About the issue itself:
nvidia module seems to do similar but just for the lower border, maybe it could be set for the upper border also, then it would fail on eval and not on building if i remember correctly.
Wait, nvidia does this? I can’t see a passthru.latestCompatibleLinuxPackages
in the package or anything similar in the module, where did you spot it?
I meant to set broken kernels. Its using kernelAtLeast
for broken attribute.
*gulp*
It does feel like an implementation fault though. In my mind, a similar peg wouldn’t prevent you from going backwards, but it also wouldn’t downgrade you by itself unless you tell it to. It’s to leave you with warnings and choices rather than broken configurations. But I guess simply staying on LTS is good enough. Poor ZoL folks though.
Well that’d be quite a sad world if we all had to write our own scripts for everything! But indeed my case is a bit too complex for native support, versioning both the kernel and the drivers and the filesystem at the same time.
This looks like a nice solution.

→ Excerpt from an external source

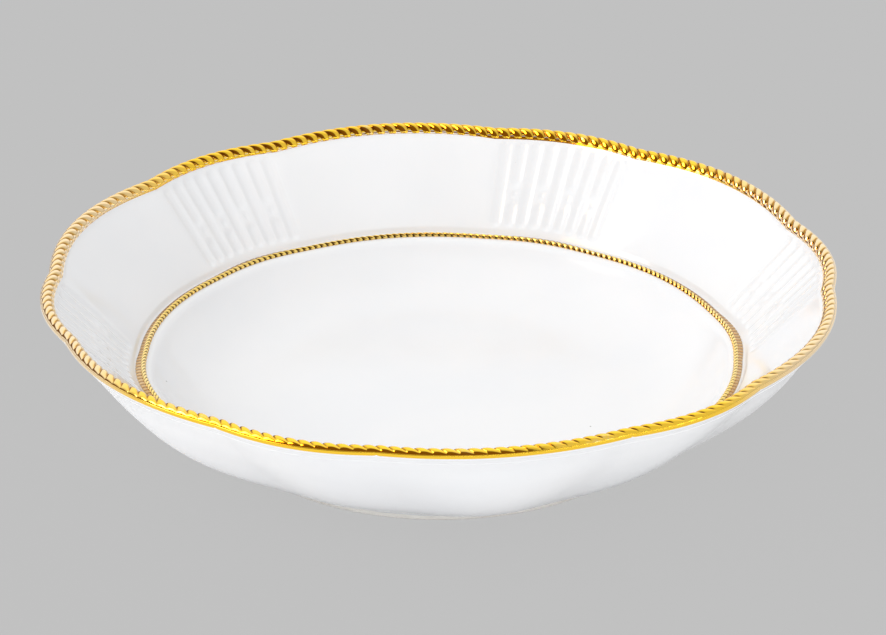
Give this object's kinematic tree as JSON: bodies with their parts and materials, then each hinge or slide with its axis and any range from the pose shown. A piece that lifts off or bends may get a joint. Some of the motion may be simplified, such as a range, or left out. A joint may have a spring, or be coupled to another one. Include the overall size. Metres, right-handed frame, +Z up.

To live on the edge, flip switches one and two. I think this will work for the majority of people, and provide more opportunity for the naughty to reconsider.
Unfortunately I’ll have to keep juggling like this until bcachefs becomes stable enough to be usable at the next LTS release. Now that I’m on 6.13, I hope it stays around long enough until 6.14’s bcachefs and Nvidia mature. That is also supposed to be bcachefs’ last major disk format update, so the next updates should be less impactful to migrate to, and I might start settling on LTS.
Thanks for the insights.
That’d require keeping state, so implementing that would be quite ugly. You’d have to abort at activation time, at which point things get problematic because the activation script is no longer idempotent and all of NixOS’ promises fall apart.
But yeah, I feel your pain. I was somehow stuck with using non-LTS kernels for two years before my motherboard’s bluetooth driver hit LTS.
It’d be nice if nixpkgs kept more than the latest kernel and the “peg” could be implemented without such a drastic difference in kernel version or such, but well, I’ve jammered on about broken contracts for long enough.